On these motions for summary judgment and pursuant to Federal Rule 56(c), 28 U. S.C.A. following section 723c, I have examined the depositions of the principals on their examination before trial, the extensive pleadings, including plaintiff's detailed bill of particulars, the two plays, with the several versions of defendants' play, the book and the articles by the defendant author from which he claims his idea was developed, and the complete briefs of the parties. A trial will develop nothing more except possibly further exploration of the matter of defendants' access to plaintiff's play, and material bearing on defendants' defenses of laches and estoppel. Even as to these issues the extensive depositions suggest that little, if anything, more can be added. In any event, everything possible to assist decision on the main issue is before me; and the result seems free from doubt. The showing of access appears as at best doubtful, though I have not felt it necessary to reach a conclusion on that matter, since I fail to see that in any event anything was purloined from plaintiff's composition.

Defendants have submitted their claims for counsel fees, with some brief oral suggestions. I conclude that the amounts hereafter indicated are reasonable and just.

Plaintiff's motion for summary judgment is denied; defendants' motions for summary judgment are granted with costs and with counsel fees of $1,000 to defendants Connelly and Kober and of $200 to defendant Grayson.

On Reargument.

Upon plaintiff's motion, reargument by affidavits and memoranda of the parties was granted on the allowance of counsel fees of $1,000 to defendants Connelly and Kober. Plaintiff asks modification of the allowance, primarily on the ground that these defendants at one time agreed to arbitration. Refusal to arbitrate an unfounded claim is hardly prejudicial; the only question is whether the defendants, by declining to carry out tentative agreements, forfeited such equities as they had had. If the allowance had been punitive in nature, this contention might have merit. But I definitely tried to arrive at only a fair fee fairly earned, since, generally speaking, that, rather than a punitive award, seems to me more consonant with the authorization in 17 U.S. C.A. § 40 of "a reasonable attorney's fee."

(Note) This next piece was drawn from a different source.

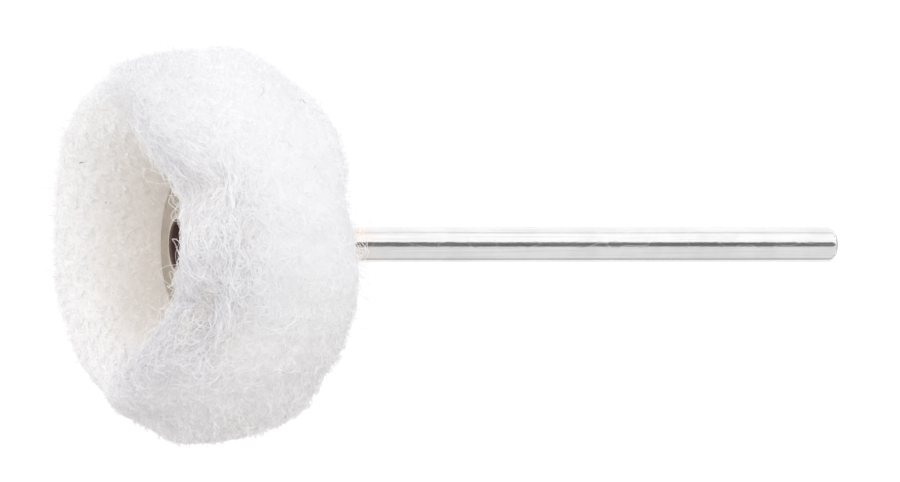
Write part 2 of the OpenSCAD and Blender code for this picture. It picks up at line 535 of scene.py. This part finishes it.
def fibre_material(name, colour, roughness, glow=0.0):
    """One tint of single fibres, which are too thin to show a pattern of their own.

    The glow stands for the light that comes through a thin hair from behind.
    """
    n = Nodes(name)
    n.put(n.shader, Base_Color=(*colour, 1), Roughness=roughness, Specular_IOR_Level=0.35)
    if glow:
        n.put(n.shader, Emission_Color=WHITE_LIGHT, Emission_Strength=glow)
        n.owner.cycles.emission_sampling = "NONE"
    return n.owner


# Name, colour, roughness and, for the finest hairs, glow. The names after the list are its places.
FIBRE_TINTS = [
    ("fibre_white", (0.974, 0.976, 0.985), 0.55),
    ("fibre_bright", (0.992, 0.992, 0.992), 0.45),
    ("fibre_cream", (0.985, 0.97, 0.95), 0.6),
    ("fibre_shaded", (0.965, 0.96, 0.957), 0.65),
    # The next two tints are darker stand-ins for shade: painted shade in the voids of the worked side, and
    # painted shade on the front shoulder.
    ("fibre_void_shade", (0.875, 0.848, 0.815), 0.7),
    ("fibre_painted_shade", (0.872, 0.866, 0.876), 0.6),
    ("fibre_halo", (0.975, 0.972, 0.972), 0.6, 0.07),
]
WHITE, BRIGHT, CREAM, SHADED, VOID_SHADE, PAINTED_SHADE, HALO = range(len(FIBRE_TINTS))


def lint_material():
    """Dark grey-brown lint."""
    n = Nodes("lint")
    tone = n.noise(n.place(), 2.0)
    n.link(n.mix(tone, (0.10, 0.09, 0.085, 1), (0.30, 0.27, 0.25, 1)), n.shader.inputs["Base Color"])
    n.put(n.shader, Roughness=0.7)
    return n.owner


def metal(name, colours, roughness, streak_scale, streak_depth):
    """Bright or satin metal with fine working marks, slight colour drift and a few scratches."""
    n = Nodes(name)
    p = n.shader
    marks = n.noise(n.place(streak_scale), 1.0, 3.0, 0.6)
    cloud = n.noise(n.place(), 0.35, 3.0, 0.55)
    scratch = n.threads(n.place((0.8, 0.25, 0.8)), 1.0, 0.012, 0.4)
    n.link(n.mix(n.between(n.maths("ADD", marks, cloud), 0.8, 1.2), *colours), p.inputs["Base Color"])
    rough = n.between(marks, 0.25, 0.75, roughness[0], roughness[1], smooth=False)
    n.link(n.maths("ADD", rough, n.maths("MULTIPLY", scratch, 0.12)), p.inputs["Roughness"])
    lines = n.bump(marks, streak_depth, 0.35)
    n.link(n.bump(scratch, streak_depth * 1.5, 0.25, lines), p.inputs["Normal"])
    n.put(p, Metallic=1.0)
    return n


def shank_material():
    """Drawn bright steel, finely pitted, with a brownish tint near the wheel, a painted reflection of the
    felt, that fades out behind the wheel.
    """
    colours = [(0.69, 0.69, 0.70, 1), (0.76, 0.76, 0.765, 1)]
    n = metal("shank_steel", colours, (0.06, 0.16), (9, 0.12, 9), 0.002)
    p = n.shader
    _, (_, along, _) = n.axis_distance()
    blotch = n.noise(n.place(), 1.2, 3.0, 0.6)
    reach = n.maths("ADD", along, n.maths("MULTIPLY", blotch, 2.0))
    # Warm brown tint by the wheel: painted reflection of the felt, broken up by a noise.
    painted_felt_reflection = n.between(reach, BACK_Y + 3.5, BACK_Y + 7.0, 0.9, 0.0)
    plain_steel = p.inputs["Base Color"].links[0].from_socket
    n.link(n.mix(painted_felt_reflection, plain_steel, (0.78, 0.66, 0.57, 1)), p.inputs["Base Color"])
    pits = n.noise(n.place((6, 2.2, 6)), 1.0, 4.0, 0.7)
    n.link(n.bump(pits, 0.006, 0.5, p.inputs["Normal"].links[0].from_socket), p.inputs["Normal"])
    return n.owner


def washer_material():
    """Dull beige-grey pressed metal."""
    colours = [(0.50, 0.445, 0.378, 1), (0.60, 0.54, 0.468, 1)]
    return metal("washer_metal", colours, (0.26, 0.4), (2.5, 2.5, 2.5), 0.004).owner


def rivet_material():
    """Plated outside and on the rolled lip; down the mouth tarnished brown, and darker still as painted
    shade of the deep hole.
    """
    colours = [(0.80, 0.78, 0.75, 1), (0.88, 0.865, 0.84, 1)]
    n = metal("rivet_metal", colours, (0.1, 0.22), (4, 4, 4), 0.003)
    p = n.shader
    radius, _ = n.axis_distance()
    # Down the mouth: tarnish, with its very dark brown also painted shade of the deep hole.
    tarnish_and_mouth_shade = n.between(radius, 1.70, 1.76, 1.0, 0.0)
    blotch = n.noise(n.place(), 3.0, 3.0, 0.6)
    brown = n.mix(blotch, (0.075, 0.034, 0.026, 1), (0.20, 0.12, 0.095, 1))
    bright = p.inputs["Base Color"].links[0].from_socket
    n.link(n.mix(tarnish_and_mouth_shade, bright, brown), p.inputs["Base Color"])
    n.link(n.between(tarnish_and_mouth_shade, 0.0, 1.0, 1.0, 0.25, smooth=False), p.inputs["Metallic"])
    polish = p.inputs["Roughness"].links[0].from_socket
    n.link(n.maths("ADD", polish, n.maths("MULTIPLY", tarnish_and_mouth_shade, 0.3)), p.inputs["Roughness"])
    return n.owner


def resin_material():
    """Dark brown, half glossy resin with a slightly uneven face."""
    n = Nodes("resin")
    here = n.place()
    cloud = n.noise(here, 2.2, 4.0, 0.6)
    n.link(n.mix(cloud, (0.05, 0.024, 0.018, 1), (0.14, 0.075, 0.055, 1)), n.shader.inputs["Base Color"])
    n.link(n.between(cloud, 0.3, 0.7, 0.22, 0.45), n.shader.inputs["Roughness"])
    n.link(n.bump(n.noise(here, 5.0, 3.0), 0.03, 0.4), n.shader.inputs["Normal"])
    return n.owner


# ------------------------ felt layers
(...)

Having in mind elements heretofore considered appropriatecompare Lewys v. O'Neill, D.C.S.D.N.Y., 49 F.2d 603; Lowenfels v. Nathan, D.C.S.D.N.Y., 2 F. Supp. 73including the monetary amount involved, the amount of work necessary and done, the skill employed, and the result achieved, the award still seems to me moderate and reasonable. The stakes herein were large, in view of the success of defendants' play. The work done involved practically complete preparation for trial on both the facts and the law, and in effect partial trial in the examinations of the parties. A full trial would have called for little more work or time, since the proceedings actually had fully developed the various issues. Plaintiff's very assiduity of attack, including his printed brief of ninety-seven pages, called for like spirited measures of defense, with extensive brief and reply brief. Whether or not defendants would have been successful on a mere motion to dismiss, the fact that the Circuit Court of Appeals has questioned this course justified defendants in awaiting the more complete remedy of summary judgment after the parties' examinations had been had.

Upon this reargument, therefore, the motion for modification of the allowance is denied. A judgment in the terms of the original decision has been signed and is filed herewith.